### Items
+++

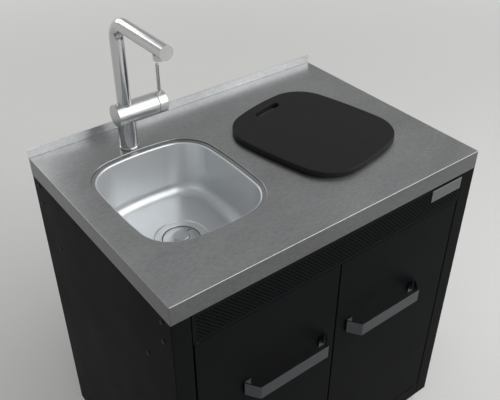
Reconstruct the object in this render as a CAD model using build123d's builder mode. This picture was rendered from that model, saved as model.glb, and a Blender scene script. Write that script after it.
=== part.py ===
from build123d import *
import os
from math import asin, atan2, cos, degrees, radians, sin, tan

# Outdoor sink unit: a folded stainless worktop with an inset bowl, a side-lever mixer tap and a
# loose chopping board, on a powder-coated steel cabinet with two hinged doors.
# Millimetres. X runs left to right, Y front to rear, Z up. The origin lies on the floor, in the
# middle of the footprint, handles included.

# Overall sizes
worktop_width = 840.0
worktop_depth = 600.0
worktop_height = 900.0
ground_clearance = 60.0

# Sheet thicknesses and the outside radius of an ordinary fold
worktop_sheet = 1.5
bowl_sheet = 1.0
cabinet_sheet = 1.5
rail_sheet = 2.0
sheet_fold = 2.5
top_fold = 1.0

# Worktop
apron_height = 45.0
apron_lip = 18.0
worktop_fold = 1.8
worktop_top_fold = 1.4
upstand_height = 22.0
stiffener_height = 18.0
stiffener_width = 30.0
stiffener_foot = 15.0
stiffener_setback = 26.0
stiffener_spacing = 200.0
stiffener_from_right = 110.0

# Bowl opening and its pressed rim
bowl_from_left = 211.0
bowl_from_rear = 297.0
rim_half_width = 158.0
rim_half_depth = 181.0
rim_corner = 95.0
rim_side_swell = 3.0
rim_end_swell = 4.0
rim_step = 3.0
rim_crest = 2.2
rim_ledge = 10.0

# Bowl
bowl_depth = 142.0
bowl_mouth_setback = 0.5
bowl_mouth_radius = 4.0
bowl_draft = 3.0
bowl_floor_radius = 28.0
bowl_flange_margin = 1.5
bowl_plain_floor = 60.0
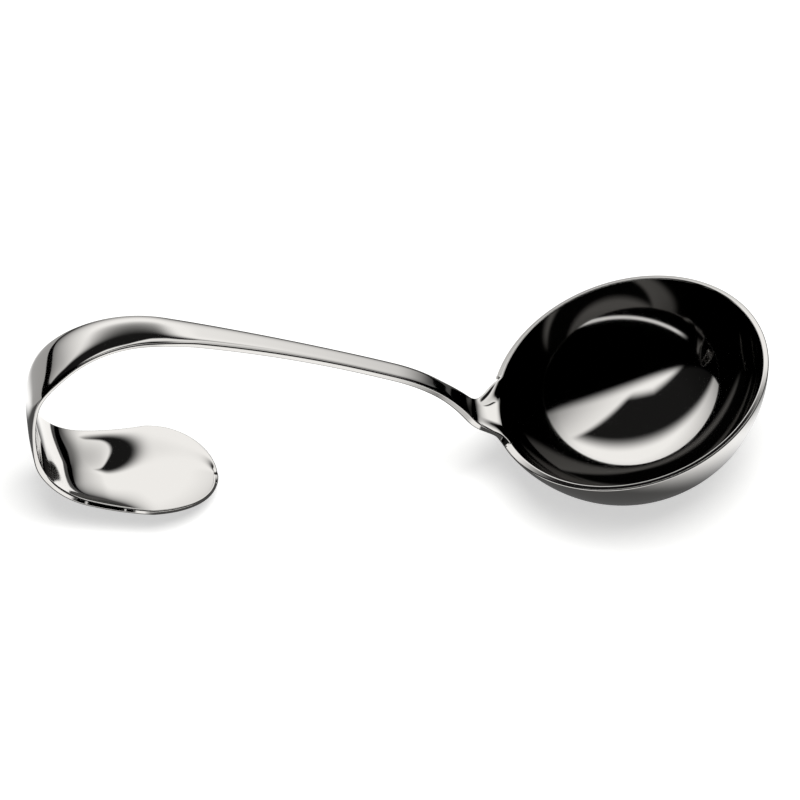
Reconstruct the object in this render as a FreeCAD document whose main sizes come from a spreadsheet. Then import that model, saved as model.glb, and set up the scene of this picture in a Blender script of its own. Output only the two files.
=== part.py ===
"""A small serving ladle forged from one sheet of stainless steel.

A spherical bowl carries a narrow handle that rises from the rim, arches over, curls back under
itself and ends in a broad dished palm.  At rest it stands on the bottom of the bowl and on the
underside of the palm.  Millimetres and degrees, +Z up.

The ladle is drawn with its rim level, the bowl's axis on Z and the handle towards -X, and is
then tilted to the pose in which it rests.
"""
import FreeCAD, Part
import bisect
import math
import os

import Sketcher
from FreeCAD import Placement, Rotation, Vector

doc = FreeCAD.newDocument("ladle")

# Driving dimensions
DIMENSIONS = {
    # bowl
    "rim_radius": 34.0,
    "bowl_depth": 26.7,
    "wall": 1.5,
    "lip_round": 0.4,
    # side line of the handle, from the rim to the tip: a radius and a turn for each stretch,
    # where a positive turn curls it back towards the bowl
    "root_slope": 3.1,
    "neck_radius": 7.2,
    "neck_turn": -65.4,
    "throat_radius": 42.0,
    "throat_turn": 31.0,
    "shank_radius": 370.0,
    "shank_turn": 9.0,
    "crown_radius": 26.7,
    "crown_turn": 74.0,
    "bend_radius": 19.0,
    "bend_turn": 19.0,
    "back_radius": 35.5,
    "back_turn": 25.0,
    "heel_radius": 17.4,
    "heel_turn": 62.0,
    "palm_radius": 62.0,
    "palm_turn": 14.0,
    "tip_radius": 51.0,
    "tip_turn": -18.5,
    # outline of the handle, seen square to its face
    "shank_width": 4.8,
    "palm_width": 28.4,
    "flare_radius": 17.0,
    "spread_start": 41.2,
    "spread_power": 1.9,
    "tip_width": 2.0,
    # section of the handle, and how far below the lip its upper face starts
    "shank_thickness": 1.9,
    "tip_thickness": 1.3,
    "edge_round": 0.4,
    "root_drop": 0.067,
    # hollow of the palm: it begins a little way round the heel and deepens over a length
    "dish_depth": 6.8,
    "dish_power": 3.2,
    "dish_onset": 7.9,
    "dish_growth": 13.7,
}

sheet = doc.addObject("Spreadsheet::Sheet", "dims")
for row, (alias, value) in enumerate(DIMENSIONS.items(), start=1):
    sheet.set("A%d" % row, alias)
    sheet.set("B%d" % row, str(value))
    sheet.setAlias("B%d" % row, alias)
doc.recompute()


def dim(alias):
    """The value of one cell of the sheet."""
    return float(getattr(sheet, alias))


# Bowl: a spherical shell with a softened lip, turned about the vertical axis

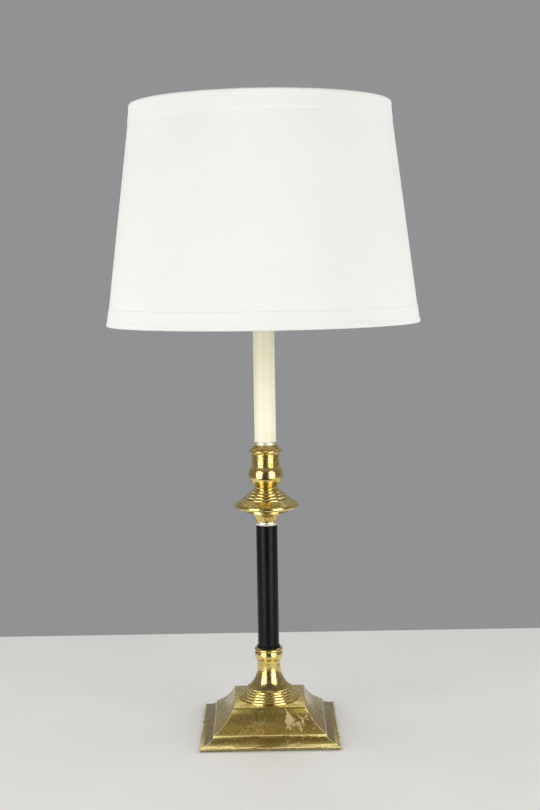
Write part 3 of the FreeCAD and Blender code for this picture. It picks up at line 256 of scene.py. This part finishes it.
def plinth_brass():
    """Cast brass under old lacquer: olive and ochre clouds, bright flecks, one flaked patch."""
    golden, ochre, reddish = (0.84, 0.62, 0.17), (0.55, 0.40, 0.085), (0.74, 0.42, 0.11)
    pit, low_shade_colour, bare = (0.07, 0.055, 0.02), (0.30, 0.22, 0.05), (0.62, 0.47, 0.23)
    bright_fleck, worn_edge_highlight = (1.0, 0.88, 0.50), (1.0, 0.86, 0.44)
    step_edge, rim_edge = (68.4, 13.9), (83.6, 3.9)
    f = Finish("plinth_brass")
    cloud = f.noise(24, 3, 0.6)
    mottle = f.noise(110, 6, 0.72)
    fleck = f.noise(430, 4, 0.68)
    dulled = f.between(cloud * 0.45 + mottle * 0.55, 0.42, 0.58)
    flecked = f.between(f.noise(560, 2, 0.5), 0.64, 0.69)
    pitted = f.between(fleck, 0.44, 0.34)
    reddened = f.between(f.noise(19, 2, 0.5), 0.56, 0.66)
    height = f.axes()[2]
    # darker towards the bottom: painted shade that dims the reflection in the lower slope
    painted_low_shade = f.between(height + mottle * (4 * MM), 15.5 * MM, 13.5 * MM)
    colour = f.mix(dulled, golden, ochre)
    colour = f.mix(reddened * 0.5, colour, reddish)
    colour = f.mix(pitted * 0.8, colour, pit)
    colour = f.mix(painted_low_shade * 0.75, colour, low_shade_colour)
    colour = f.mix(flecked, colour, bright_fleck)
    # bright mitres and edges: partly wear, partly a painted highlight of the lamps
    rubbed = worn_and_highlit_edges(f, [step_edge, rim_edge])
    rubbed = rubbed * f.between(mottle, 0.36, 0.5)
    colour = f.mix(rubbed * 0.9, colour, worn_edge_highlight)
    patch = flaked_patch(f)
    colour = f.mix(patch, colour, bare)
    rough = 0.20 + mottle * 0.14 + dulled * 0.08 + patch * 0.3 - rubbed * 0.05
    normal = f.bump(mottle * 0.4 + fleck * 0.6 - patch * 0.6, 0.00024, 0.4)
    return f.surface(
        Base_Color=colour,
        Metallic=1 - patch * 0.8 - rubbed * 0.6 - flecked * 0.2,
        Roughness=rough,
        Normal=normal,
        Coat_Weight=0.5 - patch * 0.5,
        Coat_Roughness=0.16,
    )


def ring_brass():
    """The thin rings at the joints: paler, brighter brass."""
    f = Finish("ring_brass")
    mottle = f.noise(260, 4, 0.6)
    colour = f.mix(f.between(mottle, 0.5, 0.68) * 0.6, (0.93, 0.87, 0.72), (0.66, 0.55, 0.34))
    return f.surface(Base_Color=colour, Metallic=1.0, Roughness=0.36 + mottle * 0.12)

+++

### To do
The records above should be restated word for word, please.

### Written answer
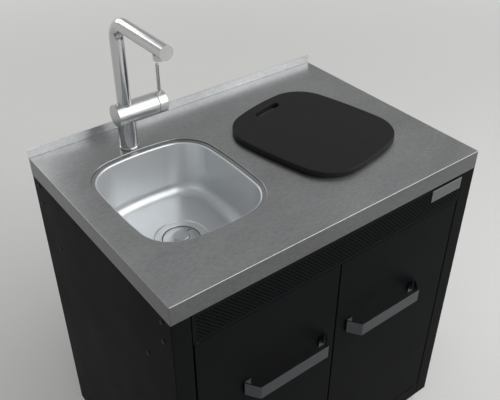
Reconstruct the object in this render as a CAD model using build123d's builder mode. This picture was rendered from that model, saved as model.glb, and a Blender scene script. Write that script after it.
=== part.py ===
from build123d import *
import os
from math import asin, atan2, cos, degrees, radians, sin, tan

# Outdoor sink unit: a folded stainless worktop with an inset bowl, a side-lever mixer tap and a
# loose chopping board, on a powder-coated steel cabinet with two hinged doors.
# Millimetres. X runs left to right, Y front to rear, Z up. The origin lies on the floor, in the
# middle of the footprint, handles included.

# Overall sizes
worktop_width = 840.0
worktop_depth = 600.0
worktop_height = 900.0
ground_clearance = 60.0

# Sheet thicknesses and the outside radius of an ordinary fold
worktop_sheet = 1.5
bowl_sheet = 1.0
cabinet_sheet = 1.5
rail_sheet = 2.0
sheet_fold = 2.5
top_fold = 1.0

# Worktop
apron_height = 45.0
apron_lip = 18.0
worktop_fold = 1.8
worktop_top_fold = 1.4
upstand_height = 22.0
stiffener_height = 18.0
stiffener_width = 30.0
stiffener_foot = 15.0
stiffener_setback = 26.0
stiffener_spacing = 200.0
stiffener_from_right = 110.0

# Bowl opening and its pressed rim
bowl_from_left = 211.0
bowl_from_rear = 297.0
rim_half_width = 158.0
rim_half_depth = 181.0
rim_corner = 95.0
rim_side_swell = 3.0
rim_end_swell = 4.0
rim_step = 3.0
rim_crest = 2.2
rim_ledge = 10.0

# Bowl
bowl_depth = 142.0
bowl_mouth_setback = 0.5
bowl_mouth_radius = 4.0
bowl_draft = 3.0
bowl_floor_radius = 28.0
bowl_flange_margin = 1.5
bowl_plain_floor = 60.0
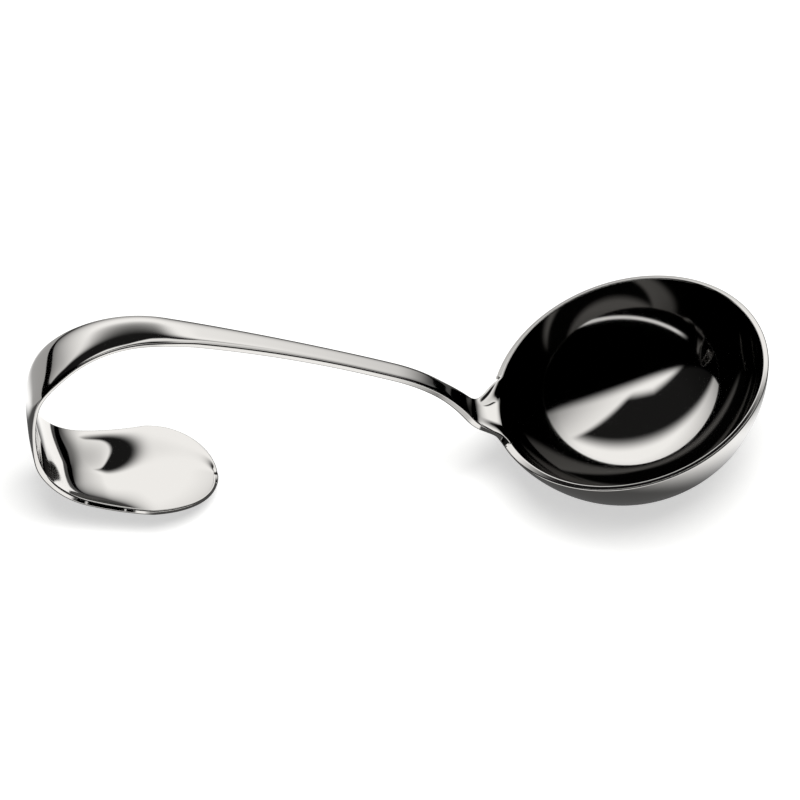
Reconstruct the object in this render as a FreeCAD document whose main sizes come from a spreadsheet. Then import that model, saved as model.glb, and set up the scene of this picture in a Blender script of its own. Output only the two files.
=== part.py ===
"""A small serving ladle forged from one sheet of stainless steel.

A spherical bowl carries a narrow handle that rises from the rim, arches over, curls back under
itself and ends in a broad dished palm.  At rest it stands on the bottom of the bowl and on the
underside of the palm.  Millimetres and degrees, +Z up.

The ladle is drawn with its rim level, the bowl's axis on Z and the handle towards -X, and is
then tilted to the pose in which it rests.
"""
import FreeCAD, Part
import bisect
import math
import os

import Sketcher
from FreeCAD import Placement, Rotation, Vector

doc = FreeCAD.newDocument("ladle")

# Driving dimensions
DIMENSIONS = {
    # bowl
    "rim_radius": 34.0,
    "bowl_depth": 26.7,
    "wall": 1.5,
    "lip_round": 0.4,
    # side line of the handle, from the rim to the tip: a radius and a turn for each stretch,
    # where a positive turn curls it back towards the bowl
    "root_slope": 3.1,
    "neck_radius": 7.2,
    "neck_turn": -65.4,
    "throat_radius": 42.0,
    "throat_turn": 31.0,
    "shank_radius": 370.0,
    "shank_turn": 9.0,
    "crown_radius": 26.7,
    "crown_turn": 74.0,
    "bend_radius": 19.0,
    "bend_turn": 19.0,
    "back_radius": 35.5,
    "back_turn": 25.0,
    "heel_radius": 17.4,
    "heel_turn": 62.0,
    "palm_radius": 62.0,
    "palm_turn": 14.0,
    "tip_radius": 51.0,
    "tip_turn": -18.5,
    # outline of the handle, seen square to its face
    "shank_width": 4.8,
    "palm_width": 28.4,
    "flare_radius": 17.0,
    "spread_start": 41.2,
    "spread_power": 1.9,
    "tip_width": 2.0,
    # section of the handle, and how far below the lip its upper face starts
    "shank_thickness": 1.9,
    "tip_thickness": 1.3,
    "edge_round": 0.4,
    "root_drop": 0.067,
    # hollow of the palm: it begins a little way round the heel and deepens over a length
    "dish_depth": 6.8,
    "dish_power": 3.2,
    "dish_onset": 7.9,
    "dish_growth": 13.7,
}

sheet = doc.addObject("Spreadsheet::Sheet", "dims")
for row, (alias, value) in enumerate(DIMENSIONS.items(), start=1):
    sheet.set("A%d" % row, alias)
    sheet.set("B%d" % row, str(value))
    sheet.setAlias("B%d" % row, alias)
doc.recompute()


def dim(alias):
    """The value of one cell of the sheet."""
    return float(getattr(sheet, alias))


# Bowl: a spherical shell with a softened lip, turned about the vertical axis

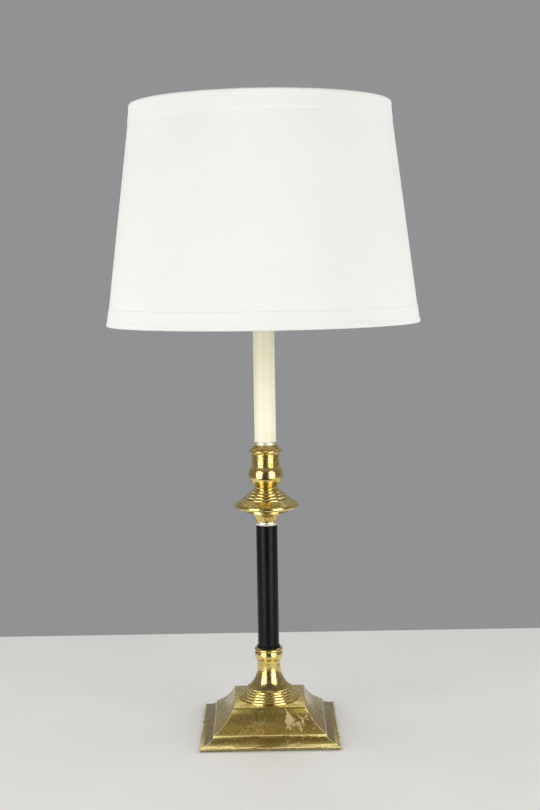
Write part 3 of the FreeCAD and Blender code for this picture. It picks up at line 256 of scene.py. This part finishes it.
def plinth_brass():
    """Cast brass under old lacquer: olive and ochre clouds, bright flecks, one flaked patch."""
    golden, ochre, reddish = (0.84, 0.62, 0.17), (0.55, 0.40, 0.085), (0.74, 0.42, 0.11)
    pit, low_shade_colour, bare = (0.07, 0.055, 0.02), (0.30, 0.22, 0.05), (0.62, 0.47, 0.23)
    bright_fleck, worn_edge_highlight = (1.0, 0.88, 0.50), (1.0, 0.86, 0.44)
    step_edge, rim_edge = (68.4, 13.9), (83.6, 3.9)
    f = Finish("plinth_brass")
    cloud = f.noise(24, 3, 0.6)
    mottle = f.noise(110, 6, 0.72)
    fleck = f.noise(430, 4, 0.68)
    dulled = f.between(cloud * 0.45 + mottle * 0.55, 0.42, 0.58)
    flecked = f.between(f.noise(560, 2, 0.5), 0.64, 0.69)
    pitted = f.between(fleck, 0.44, 0.34)
    reddened = f.between(f.noise(19, 2, 0.5), 0.56, 0.66)
    height = f.axes()[2]
    # darker towards the bottom: painted shade that dims the reflection in the lower slope
    painted_low_shade = f.between(height + mottle * (4 * MM), 15.5 * MM, 13.5 * MM)
    colour = f.mix(dulled, golden, ochre)
    colour = f.mix(reddened * 0.5, colour, reddish)
    colour = f.mix(pitted * 0.8, colour, pit)
    colour = f.mix(painted_low_shade * 0.75, colour, low_shade_colour)
    colour = f.mix(flecked, colour, bright_fleck)
    # bright mitres and edges: partly wear, partly a painted highlight of the lamps
    rubbed = worn_and_highlit_edges(f, [step_edge, rim_edge])
    rubbed = rubbed * f.between(mottle, 0.36, 0.5)
    colour = f.mix(rubbed * 0.9, colour, worn_edge_highlight)
    patch = flaked_patch(f)
    colour = f.mix(patch, colour, bare)
    rough = 0.20 + mottle * 0.14 + dulled * 0.08 + patch * 0.3 - rubbed * 0.05
    normal = f.bump(mottle * 0.4 + fleck * 0.6 - patch * 0.6, 0.00024, 0.4)
    return f.surface(
        Base_Color=colour,
        Metallic=1 - patch * 0.8 - rubbed * 0.6 - flecked * 0.2,
        Roughness=rough,
        Normal=normal,
        Coat_Weight=0.5 - patch * 0.5,
        Coat_Roughness=0.16,
    )


def ring_brass():
    """The thin rings at the joints: paler, brighter brass."""
    f = Finish("ring_brass")
    mottle = f.noise(260, 4, 0.6)
    colour = f.mix(f.between(mottle, 0.5, 0.68) * 0.6, (0.93, 0.87, 0.72), (0.66, 0.55, 0.34))
    return f.surface(Base_Color=colour, Metallic=1.0, Roughness=0.36 + mottle * 0.12)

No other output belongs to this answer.